Let’s for a second assume the best. Let’s say Peavy’s elbow is no big deal and he’s back to the form that won the 2007 NL Cy Young Award. Then what? What, really, do the Sox get out of No. 44’s return to the bigs? Two, three wins? A 4-20 September instead of a 2-22 September? A respectable third place instead of a floundering fourth? No one’s saying Peavy’s return would be worthless, but it’s hard to see how it would be anything but useless.
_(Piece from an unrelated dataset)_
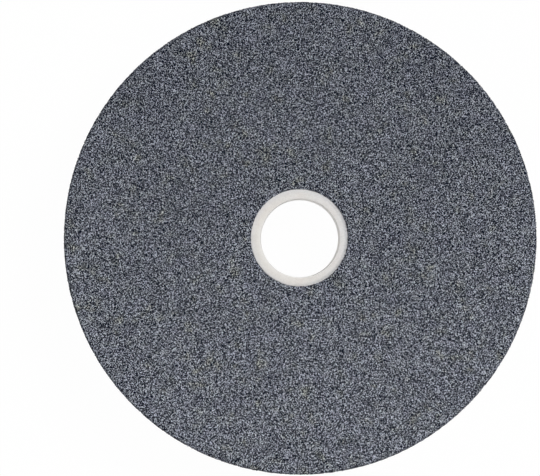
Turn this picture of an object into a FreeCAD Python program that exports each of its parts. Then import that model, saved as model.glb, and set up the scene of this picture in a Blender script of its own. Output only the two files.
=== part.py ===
import FreeCAD, Part
import os
import Sketcher

# Straight bench grinding wheel that lies flat on one side face.
# The wheel's axis is +Z, the origin is the centre of the lower face, and lengths are in millimetres.

doc = FreeCAD.newDocument("grinding_wheel")
sizes = doc.addObject("Spreadsheet::Sheet", "sizes")

# Every driving size of the wheel, one to a row.
driving_sizes = [
    # The grit body: a standard bench wheel, 6 inches across and 3/4 inch wide.
    ("wheel_diameter", 152.4),
    ("wheel_width", 19.05),
    # The moulded edge between tread and side is slightly broken.
    ("wheel_edge_bevel", 0.6),
    # The hole for the spindle, 1 inch across.
    ("spindle_hole_diameter", 25.4),
    ("spindle_hole_lead_in", 0.15),
    # The bush is moulded to the wall of the wheel's core hole, with no clearance.
    ("bush_wall", 3.0),
    ("bush_to_core_clearance", 0.0),
    # The bush ends a little below both sides, so that the flanges clamp on grit alone.
    ("bush_recess", 0.3),
    ("bush_outer_rounding", 0.5),
]
for row, (name, value) in enumerate(driving_sizes, start=1):
    sizes.set("A%d" % row, name)
    sizes.set("B%d" % row, "%g mm" % value)
    sizes.setAlias("B%d" % row, name)

# The radii of the turned faces follow from the sizes above.
following_sizes = [
    ("tread_radius", "=wheel_diameter / 2"),
    ("spindle_hole_radius", "=spindle_hole_diameter / 2"),
    ("bush_outer_radius", "=spindle_hole_radius + bush_wall"),
    ("core_hole_radius", "=bush_outer_radius + bush_to_core_clearance"),
]
for row, (name, formula) in enumerate(following_sizes, start=len(driving_sizes) + 1):
    sizes.set("A%d" % row, name)
    sizes.set("B%d" % row, formula)
    sizes.setAlias("B%d" % row, name)
doc.recompute()


def origin_plane(body, role):
    """Return the body's own origin plane that has this role."""
    for feature in body.Origin.OriginFeatures:
        if feature.Role == role:
            return feature
    raise RuntimeError("no plane " + role)


def ring_section(body, sketch_name, inner_radius, outer_radius, bottom, top):
    """Draw the section of a turned ring on the XZ plane, each side held by an expression."""
    sketch = body.newObject("Sketcher::SketchObject", sketch_name)
    sketch.AttachmentSupport = [(origin_plane(body, "XZ_Plane"), "")]
    sketch.MapMode = "FlatFace"
    left, right, low, high = [
        sketch.evalExpression(size).Value
        for size in (inner_radius, outer_radius, bottom, top)
    ]
    corners = [(left, low), (right, low), (right, high), (left, high)]
    for start, end in zip(corners, corners[1:] + corners[:1]):
        line = Part.LineSegment(FreeCAD.Vector(*start, 0), FreeCAD.Vector(*end, 0))
        sketch.addGeometry(line, False)
    # Lines 0 to 3 run along the bottom, the outside, the top and the inside.
    for line in range(4):
        sketch.addConstraint(Sketcher.Constraint("Coincident", line, 2, (line + 1) % 4, 1))
    sketch.addConstraint(Sketcher.Constraint("Horizontal", 0))
    sketch.addConstraint(Sketcher.Constraint("Horizontal", 2))
    sketch.addConstraint(Sketcher.Constraint("Vertical", 1))
    sketch.addConstraint(Sketcher.Constraint("Vertical", 3))
    # Line 0 starts at the inner lower corner, line 2 at the outer upper one.
    held = [
        ("DistanceX", 0, left, "inner_radius", inner_radius),
        ("DistanceY", 0, low, "bottom", bottom),
        ("DistanceX", 2, right, "outer_radius", outer_radius),
        ("DistanceY", 2, high, "top", top),
    ]
    for kind, line, drawn, label, expression in held:
        index = sketch.addConstraint(Sketcher.Constraint(kind, -1, 1, line, 1, drawn))
        sketch.renameConstraint(index, label)
        sketch.setExpression("Constraints." + label, expression)
    return sketch


def turned(body, name, sketch):
    """Turn a section once round the vertical axis of its sketch."""
    ring = body.newObject("PartDesign::Revolution", name)
    ring.Profile = sketch
    ring.ReferenceAxis = (sketch, ["V_Axis"])
    ring.Angle = 360.0
    doc.recompute()
    return ring


def circles_of_radius(shape, radius):
    """Name the round edges of a shape that have this radius."""
    rounding_error = 1e-6
    names = []
    for number, edge in enumerate(shape.Edges, start=1):
        if edge.Closed and hasattr(edge.Curve, "Radius"):
            if abs(edge.Curve.Radius - radius) < rounding_error:
                names.append("Edge%d" % number)
    return names


# The grit body: a plain ring with the core hole through it.
wheel = doc.addObject("PartDesign::Body", "abrasive_wheel")
wheel.Label = "abrasive_wheel"
wheel_section = ring_section(
    wheel,
    "wheel_section",
    "sizes.core_hole_radius",
    "sizes.tread_radius",
    "0 mm",
    "sizes.wheel_width",
)
wheel_ring = turned(wheel, "wheel_ring", wheel_section)

# The two outer rims are bevelled where the tread meets the sides.
wheel_bevel = wheel.newObject("PartDesign::Chamfer", "wheel_bevel")
wheel_bevel.Base = (
    wheel_ring,
    circles_of_radius(wheel_ring.Shape, sizes.tread_radius.Value),
)
wheel_bevel.setExpression("Size", "sizes.wheel_edge_bevel")
doc.recompute()

# The bush: a plastic sleeve in the core hole, a little shorter than the wheel is wide.
bush = doc.addObject("PartDesign::Body", "bore_bush")
bush.Label = "bore_bush"
bush_section = ring_section(
    bush,
    "bush_section",
    "sizes.spindle_hole_radius",
    "sizes.bush_outer_radius",
    "sizes.bush_recess",
    "sizes.wheel_width - sizes.bush_recess",
)
bush_ring = turned(bush, "bush_ring", bush_section)

# Both mouths of the spindle hole have a lead-in.
bush_lead_in = bush.newObject("PartDesign::Chamfer", "bush_lead_in")
bush_lead_in.Base = (
    bush_ring,
    circles_of_radius(bush_ring.Shape, sizes.spindle_hole_radius.Value),
)
bush_lead_in.setExpression("Size", "sizes.spindle_hole_lead_in")
doc.recompute()

# The plastic shrinks back round the outside of both ends, where it meets the grit.
bush_rounding = bush.newObject("PartDesign::Fillet", "bush_rounding")
bush_rounding.Base = (
    bush_lead_in,
    circles_of_radius(bush_lead_in.Shape, sizes.bush_outer_radius.Value),
)
bush_rounding.setExpression("Radius", "sizes.bush_outer_rounding")

doc.recompute()
for item in doc.Objects:
    if "Invalid" in item.State or "Error" in item.State:
        raise RuntimeError("%s did not build: %s" % (item.Name, item.State))

os.makedirs("parts", exist_ok=True)
for body in (wheel, bush):
    if body.Shape.isNull() or not body.Shape.isValid():
        raise RuntimeError(body.Label + " has no sound solid")
    body.Shape.exportStep("parts/%s.step" % body.Label)
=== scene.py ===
import math

import bpy
import numpy as np
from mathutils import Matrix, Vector
from mathutils.geometry import delaunay_2d_cdt


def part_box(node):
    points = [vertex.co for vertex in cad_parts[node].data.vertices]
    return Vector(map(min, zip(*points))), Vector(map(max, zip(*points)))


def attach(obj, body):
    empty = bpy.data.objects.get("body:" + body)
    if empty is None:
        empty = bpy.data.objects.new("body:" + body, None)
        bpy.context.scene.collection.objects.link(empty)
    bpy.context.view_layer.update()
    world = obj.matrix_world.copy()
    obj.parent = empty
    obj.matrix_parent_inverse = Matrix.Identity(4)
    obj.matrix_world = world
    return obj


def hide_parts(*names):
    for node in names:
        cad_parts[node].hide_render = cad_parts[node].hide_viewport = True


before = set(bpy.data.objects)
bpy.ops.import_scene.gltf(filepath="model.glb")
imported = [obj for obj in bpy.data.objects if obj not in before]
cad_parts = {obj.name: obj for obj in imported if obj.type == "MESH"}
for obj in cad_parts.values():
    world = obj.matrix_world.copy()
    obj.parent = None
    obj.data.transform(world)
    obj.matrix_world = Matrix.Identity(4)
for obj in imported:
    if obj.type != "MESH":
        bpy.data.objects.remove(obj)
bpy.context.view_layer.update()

# The grit body is one pressed and fired disc of blue-grey aluminium-oxide grit in a glassy bond.
# Its skin is uneven and open: the bond lies a little below the tops of the grains, with small
# pores in it, and the rims are slightly broken where the tread meets the sides.
MM = 0.001
wheel_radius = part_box("abrasive_wheel")[1].x
wheel_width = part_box("abrasive_wheel")[1].z
core_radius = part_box("bore_bush")[1].x
rim_bevel = 0.6 * MM
core_wall_end = 0.95 * MM

# How far apart the points of the skin lie on each face.
upper_spacing = 0.60 * MM
lower_spacing = 0.92 * MM
tread_spacing = 0.88 * MM
core_spacing = 0.36 * MM

# How deep the bond lies below the tops of the grains, and how much of its edges has broken away.
bond_depth = 0.15 * MM
bond_unevenness = 0.06 * MM
pore_share = 0.18
pore_depth = 0.30 * MM
shallowest_pore = 0.3
broken_edge = 0.16 * MM

# The grit's border round the hole lies a little to one side of the bush, here up and to the left.
border_raggedness = 0.14 * MM
border_shift = 0.39 * MM
border_direction = math.radians(150.0)
border_fill = 0.24 * MM

body_random = np.random.default_rng(20261)
skin_points = []
skin_faces = []


def bond_depths(count):
    """How deep each point of the bond lies: mostly shallow, with a pore here and there."""
    depth = bond_depth + bond_unevenness * body_random.uniform(-1.0, 1.0, count)
    pores = body_random.random(count) < pore_share
    return depth + pores * pore_depth * body_random.uniform(shallowest_pore, 1.0, count)


def add_points(points):
    """Add points to the skin and return their numbers."""
    first = sum(len(block) for block in skin_points)
    skin_points.append(points)
    return np.arange(first, first + len(points))


def add_ring(spacing, radii, heights, turn):
    """Add a ring of points round the axis, of uneven radius, height and spacing."""
    radii_sampled = 8
    play = 0.22
    mean_radius = float(np.mean(radii(radii_sampled)))
    count = round(2 * math.pi * mean_radius / spacing)
    shift = body_random.uniform(-play, play, count)
    angle = (np.arange(count) + turn + shift) * 2 * math.pi / count
    radius = radii(count)
    height = heights(count)
    points = np.column_stack((radius * np.cos(angle), radius * np.sin(angle), height))
    return add_points(points)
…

Now let’s take the other tack and say Peavy’s healthy but the Sox decide to simply shelve him until 2010 as insurance. Are the Sox really any worse off for it? They won’t win too much without good pitching, but at the same time the Sox haven’t really established a pattern of winning with good pitching this year. Peavy’s an acknowledged competitor, and his pride might be a little wounded, but we have to have faith in the idea that he understands the position in which his team finds itself; considering his willingness to help San Diego save a few bucks on payroll, this seems like a safe bet. The Sox end up about where they would have, and Peavy gets a nice payday for not doing his job. No one wins, but no one loses – except the Sox, but they’d be doing that anyway.

What’s important isn’t the decision the Sox make; what’s important is that, for all the wrong reasons, they can afford to make it at all. Do they really need a good pitcher to help them finish out a bad season? Do they dare insult themselves and their new star by calling it a day? The answer, sadly, doesn’t matter because at this point, the season doesn’t matter, either.